*DIRECTIVE*
The listing must be reproduced in full, exactly as it stands.

*SOURCE EXCERPT*
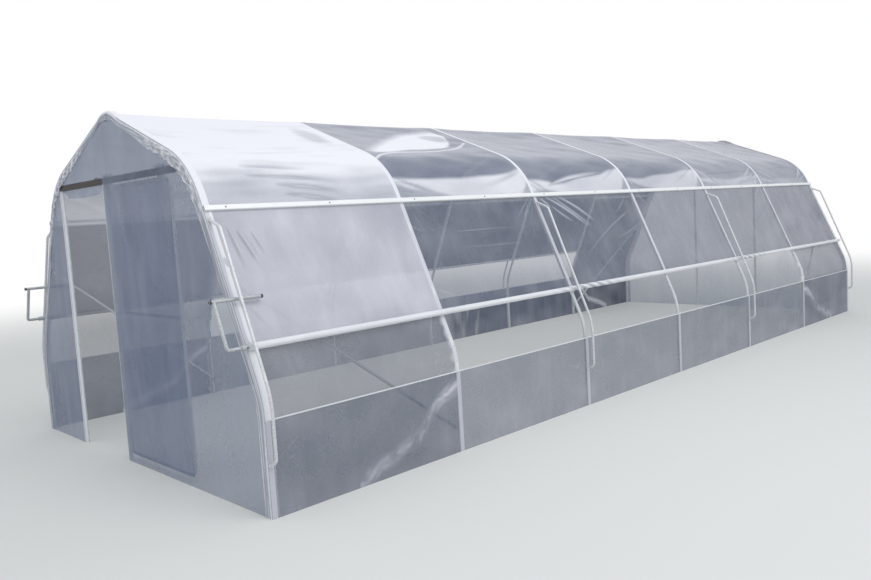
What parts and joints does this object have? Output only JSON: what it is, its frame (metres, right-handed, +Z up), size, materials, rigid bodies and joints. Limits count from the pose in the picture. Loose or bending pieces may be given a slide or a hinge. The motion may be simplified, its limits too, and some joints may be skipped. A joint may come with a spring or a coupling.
{
  "type": "polytunnel greenhouse",
  "caption": "Walk-in tunnel greenhouse of bent steel hoops under clear film, with roll-up side curtains on hand cranks, film skirts and a sliding end door.",
  "frame": {"origin": "on the ground, in the middle of the whole greenhouse's box", "axes": "+X to the right as seen from the door end, +Y along the tunnel from the door end to the rear, +Z up"},
  "size_m": [3.5182, 9.215, 2.4171],
  "materials": {
    "galvanised_tube": "galvanised, dull bright",
    "rail": "mill finish",
    "crank": "galvanised, handled",
    "header": "dark, dull",
    "hanger": "dark, dull",
    "film": "clear polythene, glossy, creased"
  },
  "bodies": {
    "tunnel": {"hoop_1": "galvanised_tube", "hoop_2": "galvanised_tube", "hoop_3": "galvanised_tube", "hoop_4": "galvanised_tube", "hoop_5": "galvanised_tube", "hoop_6": "galvanised_tube", "hoop_7": "galvanised_tube", "guide_bow_right_1": "galvanised_tube", "guide_bow_right_3": "galvanised_tube", "guide_bow_right_5": "galvanised_tube", "guide_bow_right_7": "galvanised_tube", "guide_bow_left_1": "galvanised_tube", "guide_bow_left_3": "galvanised_tube", "guide_bow_left_5": "galvanised_tube", "guide_bow_left_7": "galvanised_tube", "ridge_purlin": "galvanised_tube", "wind_braces_right": "galvanised_tube", "wind_braces_left": "galvanised_tube", "front_post_left": "galvanised_tube", "front_post_right": "galvanised_tube", "rear_end_frame": "galvanised_tube", "roller_tube_right": "galvanised_tube", "roller_tube_left": "galvanised_tube", "eave_rail_right": "rail", "eave_rail_left": "rail", "crank_right": "crank", "crank_left": "crank", "door_header": "header", "roof_film": "film", "front_film_left": "film", "front_film_right": "film", "front_film_over": "film", "rear_film": "film", "side_curtain_right": "film", "side_curtain_left": "film", "skirt_right": "film", "skirt_left": "film", "side_panel_front_right": "film", "side_panel_front_left": "film", "side_panel_rear_right": "film", "side_panel_rear_left": "film"},
    "door": {"door_frame": "galvanised_tube", "door_film": "film", "door_hangers": "hanger"}
  },
  "joints": [
    {"name": "door_slide", "type": "slide", "parent": "tunnel", "child": "door", "axis": [-1, 0, 0], "range_m": [0, 0.76]}
  ]
}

*WORKED SOLUTION*
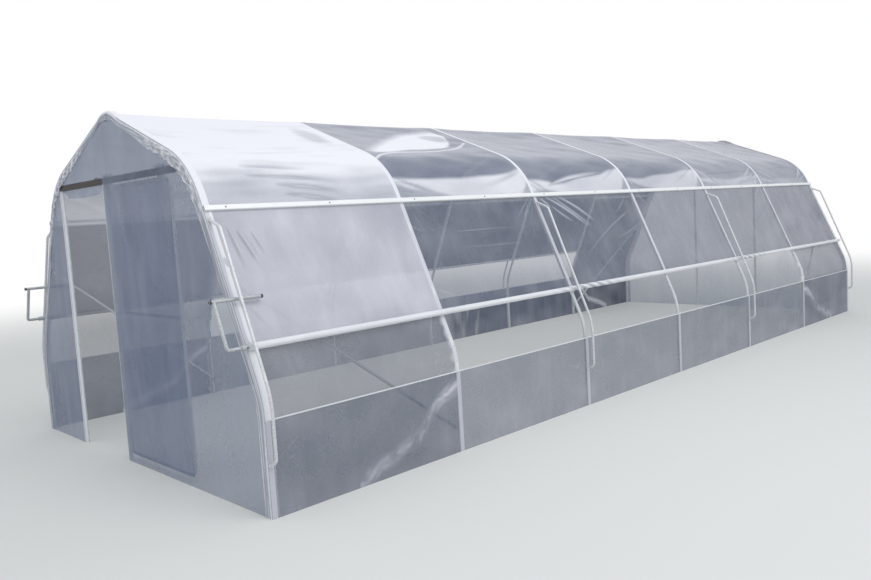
What parts and joints does this object have? Output only JSON: what it is, its frame (metres, right-handed, +Z up), size, materials, rigid bodies and joints. Limits count from the pose in the picture. Loose or bending pieces may be given a slide or a hinge. The motion may be simplified, its limits too, and some joints may be skipped. A joint may come with a spring or a coupling.
{
  "type": "polytunnel greenhouse",
  "caption": "Walk-in tunnel greenhouse of bent steel hoops under clear film, with roll-up side curtains on hand cranks, film skirts and a sliding end door.",
  "frame": {"origin": "on the ground, in the middle of the whole greenhouse's box", "axes": "+X to the right as seen from the door end, +Y along the tunnel from the door end to the rear, +Z up"},
  "size_m": [3.5182, 9.215, 2.4171],
  "materials": {
    "galvanised_tube": "galvanised, dull bright",
    "rail": "mill finish",
    "crank": "galvanised, handled",
    "header": "dark, dull",
    "hanger": "dark, dull",
    "film": "clear polythene, glossy, creased"
  },
  "bodies": {
    "tunnel": {"hoop_1": "galvanised_tube", "hoop_2": "galvanised_tube", "hoop_3": "galvanised_tube", "hoop_4": "galvanised_tube", "hoop_5": "galvanised_tube", "hoop_6": "galvanised_tube", "hoop_7": "galvanised_tube", "guide_bow_right_1": "galvanised_tube", "guide_bow_right_3": "galvanised_tube", "guide_bow_right_5": "galvanised_tube", "guide_bow_right_7": "galvanised_tube", "guide_bow_left_1": "galvanised_tube", "guide_bow_left_3": "galvanised_tube", "guide_bow_left_5": "galvanised_tube", "guide_bow_left_7": "galvanised_tube", "ridge_purlin": "galvanised_tube", "wind_braces_right": "galvanised_tube", "wind_braces_left": "galvanised_tube", "front_post_left": "galvanised_tube", "front_post_right": "galvanised_tube", "rear_end_frame": "galvanised_tube", "roller_tube_right": "galvanised_tube", "roller_tube_left": "galvanised_tube", "eave_rail_right": "rail", "eave_rail_left": "rail", "crank_right": "crank", "crank_left": "crank", "door_header": "header", "roof_film": "film", "front_film_left": "film", "front_film_right": "film", "front_film_over": "film", "rear_film": "film", "side_curtain_right": "film", "side_curtain_left": "film", "skirt_right": "film", "skirt_left": "film", "side_panel_front_right": "film", "side_panel_front_left": "film", "side_panel_rear_right": "film", "side_panel_rear_left": "film"},
    "door": {"door_frame": "galvanised_tube", "door_film": "film", "door_hangers": "hanger"}
  },
  "joints": [
    {"name": "door_slide", "type": "slide", "parent": "tunnel", "child": "door", "axis": [-1, 0, 0], "range_m": [0, 0.76]}
  ]
}